BELLARY CITY CABLE Vs. COMMISSIONER OF C. EX., CUS. & S.T.
LAWS(CE)-2015-3-77
CUSTOMS EXCISE AND GOLD(CONTROL) APPELLATE TRIBUNAL
Decided on March 02,2015

Bellary City Cable Appellant
VERSUS
Commissioner Of C. Ex., Cus. And S.T. Respondents





Cited Judgements :-

KRIPA OUTDOOR PUBLICITY VS. CUSTOMS, EXCISE AND SERVICE TAX APPELLATE TRIBUNAL AND ORS. [LAWS(MAD)-2015-12-201] [REFERRED TO]


JUDGEMENT

B.S.V.MURTHY,MEMBER (T) - (1.)APPELLANT is a Multi System Operator (MSO) service provider and this service was brought under purview of Service Tax levy w.e.f. 10 -9 -2004. The appellant who is an individual proprietor did not pay Service Tax and when the authorities paid a visit to the appellant, the accountant of the appellant in his statement dated 17 -2 -2007 stated that the appellant was not aware of the introduction of levy of Service Tax on MSO service provider and advertising agency service and therefore, they had not paid the tax. It was also submitted by the accountant that they had not issued proper bills on receipt of the amount from the cable operators and they got certificate from the Chartered Accountant and maintained ledgers and returns were filed on the basis of ledgers maintained.

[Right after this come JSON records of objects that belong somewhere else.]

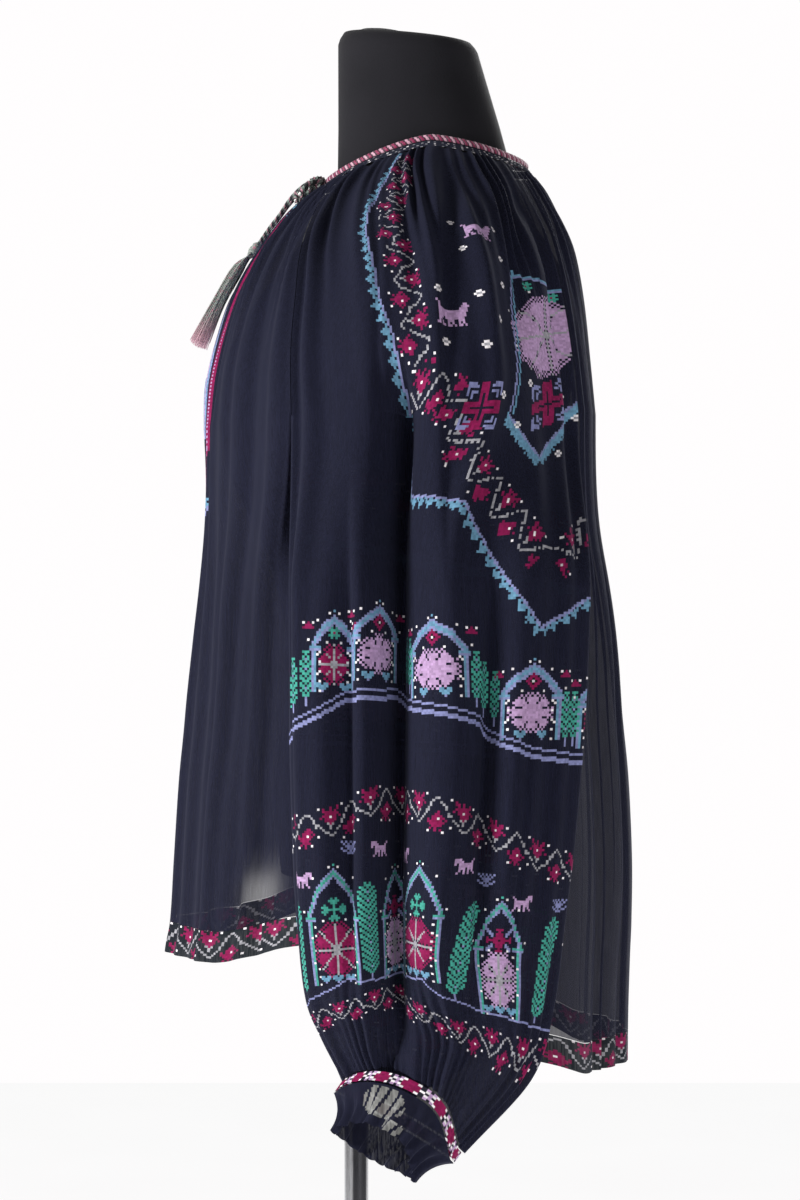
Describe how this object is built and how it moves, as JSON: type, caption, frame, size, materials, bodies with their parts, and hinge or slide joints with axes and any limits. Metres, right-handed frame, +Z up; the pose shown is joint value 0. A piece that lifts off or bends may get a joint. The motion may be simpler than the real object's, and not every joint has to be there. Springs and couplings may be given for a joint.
{
  "type": "blouse on a dress form",
  "caption": "Navy gauze peasant blouse with wide gathered raglan sleeves, high-low hem and tasselled neck ties, shown on a limbless dress form with a pole stand.",
  "frame": {"origin": "centre of the base plate's underside, on the pole's axis", "axes": "+Z up along the pole, -Y out of the garment's front, +X to the wearer's left"},
  "size_m": [0.5856, 0.3765, 1.5287],
  "materials": {
    "navy_gauze": "matte crinkled gauze",
    "embroidered_band": "matte, embroidered",
    "whipped_binding": "matte whip stitch",
    "braid": "matte braid",
    "jersey": "matte jersey",
    "steel": "satin"
  },
  "bodies": {
    "root": {"front_panel": "navy_gauze", "back_panel": "navy_gauze", "sleeve_left": "navy_gauze", "sleeve_right": "navy_gauze", "cuff_frill_left": "navy_gauze", "cuff_frill_right": "navy_gauze", "hem_band_front": "embroidered_band", "hem_band_back": "embroidered_band", "cuff_band_left": "embroidered_band", "cuff_band_right": "embroidered_band", "neck_band": "embroidered_band", "neck_binding": "whipped_binding", "tie_cord_left": "braid", "tie_cord_right": "braid", "tassel_left": "braid", "tassel_right": "braid", "dress_form_torso": "jersey", "neck_cap": "jersey", "pole_collar": "steel", "pole": "steel", "base_plate": "steel"}
  },
  "joints": []
}
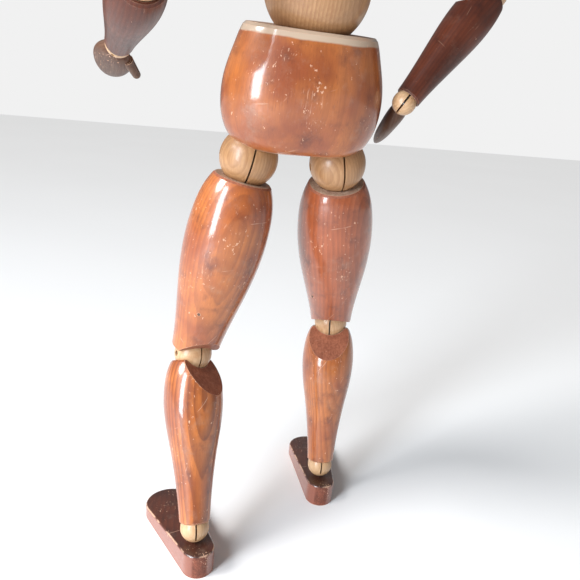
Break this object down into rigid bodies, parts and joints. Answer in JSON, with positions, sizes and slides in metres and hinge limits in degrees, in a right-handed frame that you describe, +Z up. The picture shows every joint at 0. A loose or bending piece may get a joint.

He submitted that Service Tax which was not paid, would be paid by them. Subsequently before issue of show cause notice, the entire amount of tax was paid and before issue of adjudication order, interest was also paid. The challenge is only against imposition of penalty under Sections 76, 77 and 78 of Finance Act, 1994. The learned Counsel submits that appellant had no intention to evade Service Tax and they had not collected the same and as soon as it was pointed out, they had paid the tax. It is his submission that under the circumstances, penalties imposed under various sections can be waived by invoking Section 80 of the Finance Act. Further he also submits that the observations of the original adjudicating authority that they had collected Service Tax is not based on any documentary evidence or oral evidence collected by the Department and it is not known on what basis this conclusion has been reached. Commissioner (Appeals) also has not recorded any evidence to support his observation that the appellant was collecting the tax and he has relied upon the observations of the adjudicating authority. In the light of the fact that immediately and even before issue of show cause notice, the accountant has clearly submitted that they were not collecting Service Tax, the observations made by the lower authorities have no basis. Reliance was placed on the decision in the case of Ice Network Pvt. Ltd. v. CST, Bangalore [ : 2010 (20) S.T.R. 59 (Tri. -Bang.)] to submit that in cases like this, it can be said that there was a reasonable cause for non -payment of tax and penalties can be waived by invoking provisions of Section 80 of Finance Act, 1994.
The learned AR would submit that in this case extended period has been rightly invoked and appellant was providing two services and ignorance of law cannot be an excuse for non -payment of tax. I have considered the submissions made by both the sides. From the facts of the case and the statement recorded from the accountant, what emerges is the fact that the appellant was not aware of the provisions of law and as a result, continued to operate as they were operating earlier. The fact is that both the Revenue as well as the assessee are relying upon the balance sheet and the Profit & Loss account for arriving at the quantum of service charges received and no other documents are admittedly available either with the assessee or with the Department. There is no dispute about the total liability or the total service amount received. The accountant also promptly stated that they have made a mistake and they would pay the tax and interest. The intention behind introduction of provisions of Section 80 is precisely to ensure that assessees who did not pay the tax can make the payment with interest and lenient view can be taken as regards penalty in cases where there is lack of knowledge and reasonable cause. The very fact that the section continues to be in existence for a long time shows that the intention of the Government is to provide relief where there is a reasonable cause for failure to make payment and Hon'ble High Court of Allahabad in the case of CCE v. Muniruddin [ : 2013 (31) S.T.R. 136 (All.)] has taken a view that even ignorance of law can be one of the reasons, though cannot be sole ground for invoking Section 80. In the case of Ice Network Pvt. Ltd. (supra), this Tribunal had extended relief from payment of penalty by invoking provisions of Section 80 under somewhat similar circumstances except for the fact that the period involved was up to January, 2005. However, in both the cases, the amount was paid after detection by the Revenue. Under the circumstances, I consider that the appellant has made out a case for waiver of penalty by invoking Section 80 of Finance Act. Accordingly, penalties imposed under various sections of Finance Act, 1994 are waived and demand for Service Tax and interest are upheld as not contested.